In every direction our manners have deteriorated. The respect which Goethe declared to be the true end of all moral education disappears in the new generation with a giddy rapidity: respect of God, respect for the limits which nature and society have placed between the two sexes; respect for the Fatherland, which is every day disappearing before the will-of-the-wisp of an indulgent humanity. The more culture extends, the more insipid it becomes; men despise the profundity of the ancient world and consider only that which subserves their immediate end.

The things of the mind, he cried, had lost their hold on the German people. Every one was eager to get rich and to relieve the monotony of a vain existence by the cult of idle and meretricious pleasures. The signs of the times were everywhere dark and gloomy. The new Emperor (William the Second), he had already hinted, was a dangerous charlatan.

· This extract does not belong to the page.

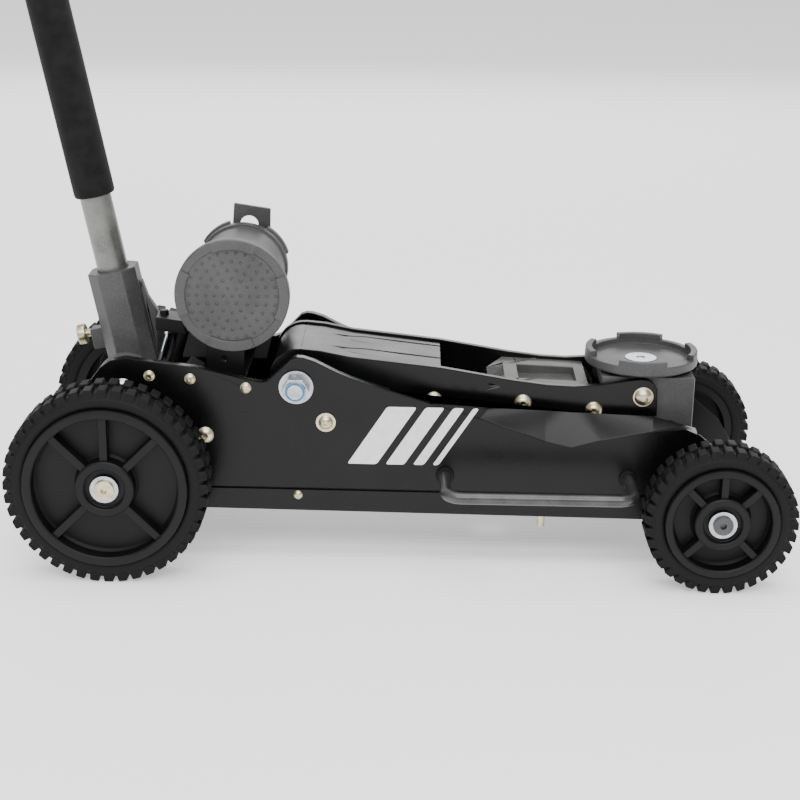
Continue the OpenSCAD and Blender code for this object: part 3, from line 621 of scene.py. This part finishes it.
easedEdges = {  # radius in millimetres that each part's edges are eased to
    "side_plate_right": 0.9, "side_plate_left": 0.9, "skid_plate": 0.5, "lift_arm_right": 1.1, "lift_arm_left": 1.1,
    "arm_cover": 0.5, "arm_brace": 1.2, "saddle_yoke": 1.8, "saddle_bolt": 0.4, "handle_socket": 1.4,
    "extension_keeper": 0.7, "extension_cradle": 0.7, "extension_body": 1.0, "power_unit_body": 1.6,
    "pump_crosshead": 0.9, "pump_barrel": 0.4, "filler_plug": 0.8, "gland_nut": 0.5, "arm_crank": 0.9,
    "ram_clevis": 0.9, "equalizer_links": 0.7, "pivot_nuts": 0.7, "pivot_washers": 0.4, "pivot_bolt": 0.8,
    "front_axle": 0.8, "rear_axle": 0.8, "lock_screw": 0.9, "grip_cap": 2.2, "frame_screws": 0.3, "arm_bolts": 0.4,
    "yoke_pins": 0.4, "skid_screws": 0.25, "socket_pivot_bolt": 0.4, "pull_handle_nuts": 0.4,
}


def easeEdges(node, radius):
    source = nodes[node]
    piece = bpy.data.objects.new(node + "_eased", source.data.copy())
    bpy.context.scene.collection.objects.link(piece)
    pick(piece)
    if piece.data.has_custom_normals:
        bpy.ops.mesh.customdata_custom_splitnormals_clear()
    bpy.ops.object.mode_set(mode="EDIT")
    bpy.ops.mesh.select_all(action="SELECT")
    bpy.ops.mesh.remove_doubles(threshold=mergeGap)
    bpy.ops.mesh.dissolve_limited(angle_limit=math.radians(0.4))
    bpy.ops.object.mode_set(mode="OBJECT")
    bpy.ops.object.modifier_add(type="BEVEL")
    bevel = piece.modifiers[-1]
    bevel.width = radius / 1000
    bevel.segments = 2
    bevel.limit_method = "ANGLE"
    bevel.angle_limit = math.radians(38)
    bevel.use_clamp_overlap = False
    applyModifiers(piece)
    finishPiece(piece, slotOf[node], bodyOf[node], node, smooth=34)


for node, radius in easedEdges.items():
    easeEdges(node, radius)
print("edges eased")


studio = {
    "floor": "#FFFFFF", "glow": 0.45,  # backlit paper, so that it stays white
    "softboxes": [  # place, what it is aimed at, width, depth, power
        ((0.1, -2.9, 2.9), (0, 0, 0.15), 4.2, 1.6, 120),
        ((0.0, 3.3, 1.5), (0, 0, 0.15), 4.0, 1.0, 50),
        ((0.0, -0.2, 3.6), (0, 0, 0.15), 3.0, 2.4, 90),
    ],
    "sky": 0.72,
}


def addStudio():
    clearSelection()
    bpy.ops.mesh.primitive_plane_add(size=60, location=(0, 6, 0))
    floor = bpy.context.object
    floor.name = "studio_floor"
    applyPlace(floor)
    paper = bpy.data.materials.new("studio_paper")
    paper.use_nodes = True
    surface = paper.node_tree.nodes["Principled BSDF"]
    surface.inputs["Base Color"].default_value = srgb(studio["floor"])
    surface.inputs["Roughness"].default_value = 0.9
    surface.inputs["Emission Color"].default_value = srgb(studio["floor"])
    surface.inputs["Emission Strength"].default_value = studio["glow"]
    floor.data.materials.append(paper)
    for i, (place, target, wide, deep, power) in enumerate(studio["softboxes"]):
        data = bpy.data.lights.new(f"softbox_{i}", "AREA")
        data.shape = "RECTANGLE"
        data.size = wide
        data.size_y = deep
        data.energy = power
        lamp = bpy.data.objects.new(f"softbox_{i}", data)
        bpy.context.scene.collection.objects.link(lamp)
        lamp.location = place
        lamp.rotation_euler = (Vector(target) - Vector(place)).to_track_quat("-Z", "Y").to_euler()
    world = bpy.data.worlds.new("studio")
    bpy.context.scene.world = world
    world.use_nodes = True
    world.node_tree.nodes["Background"].inputs["Color"].default_value = srgb("#FFFFFF")
    world.node_tree.nodes["Background"].inputs["Strength"].default_value = studio["sky"]


addStudio()
print("studio lit")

The wheel had come full circle. Fustel de Coulanges was justified of his prophecy. And the handwriting on the walls of Destiny was never more legible than now.


CONCLUSION

The contemplation of History, so a great master of the art has told us, may not make men wise but it is sure to make them sad. The austere Muse has never had a sadder page to show than that which is even now being added to her record. We see now the full fruition of the German doctrine of the beatitude of War. In sorrow and in anguish, in anguish and in darkness, Belgium is weeping for her children and will not be comforted because they are not. The invader has spared neither age nor sex, neither rank nor function, and every insult that malice could invent, or insolence inspire, has been heaped upon her bowed head. The hearths are cold, the altars desecrated, the fields untilled, the granaries empty. The peasant watches the heavens but he may not sow, he has regarded his fields but he might not reap. The very stones in her cities cry out; hardly one of them is left upon another. No nation had ever given Europe more blithe and winning pledges of her devotion to the arts of peace. The Flemish school of painters had endowed the world with portraits of a grave tenderness which posterity might always admire but could never imitate. The chisels of her medieval craftsmen had left us a legacy of buoyant fancy in stone whose characters were alive for us with the animation of the Canterbury Tales. All this the invader has stamped out like the plague. A once busy and thriving community begs its bread in alien lands. Never since the captivity of Babylon has there been so tragic an expatriation. Yet noble in her sorrow and exalted in her anguish, Belgium, like some patient caryatid, still supports the broken architrave of the violated Treaty. Her little army is still unconquered, her spirit is never crushed. She will arise purified by her sorrow and ennobled by her suffering, and generations yet unborn shall rise up to call her blessed.